Moreover, there are contexts, particularly in countries characterized by high inflation or stringent capital controls, where Bitcoin is effectively used as an alternative tool for value preservation and wealth transfer outside traditional circuits.

An additional element supporting this narrative concerns long-term expectations. A segment of the financial world believes that, with the advancement of institutional adoption, clearer regulation, and greater market maturation, Bitcoin’s behavior could gradually align with that of an established safe-haven asset, reducing the extent of speculative excesses. In this view, the expression “digital gold” does not so much describe the current situation as the potential outcome of an evolutionary process still underway.

Conclusions: Bitcoin is not gold… but it can complement it

In light of these considerations, the relationship between gold and Bitcoin appears complex and continuously evolving. Conceptually, the two assets share some fundamental traits, related to scarcity and their distance from fiat currency logic. Empirically, however, data on correlations, volatility, and behavior during crises indicate significant differences. Thus, the definition of Bitcoin as digital gold is currently more of an effective metaphor and a bet on the future than an accurate description of observable facts.

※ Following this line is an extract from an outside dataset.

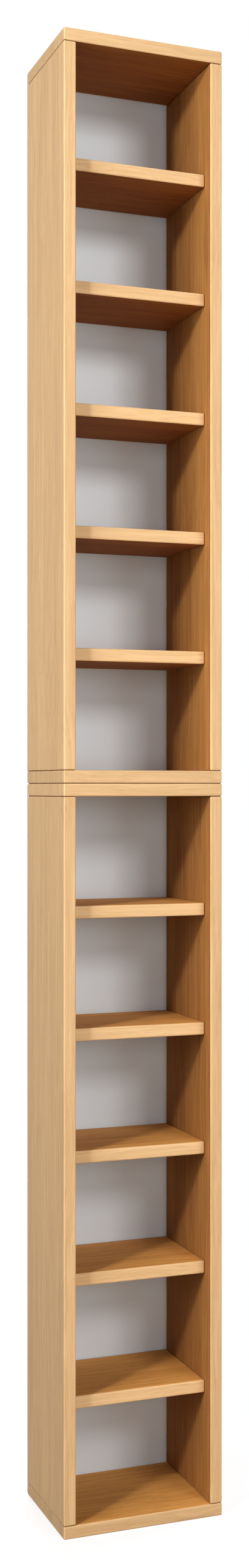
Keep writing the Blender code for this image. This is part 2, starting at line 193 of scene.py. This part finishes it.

In conclusion, the central aspect is not about outright rejecting or fully embracing this narrative, but about recognizing its limits and implications. Gold and Bitcoin can coexist within the same portfolio, but they require different weightings, purposes, and time horizons. A mindful management approach considers not only the analogies that make headlines but also the differences that emerge from market data. Only in this way can one avoid a compelling image, like that of digital gold, from becoming a distorting filter in the assessment of risks and opportunities associated with the first and most well-known among crypto assets.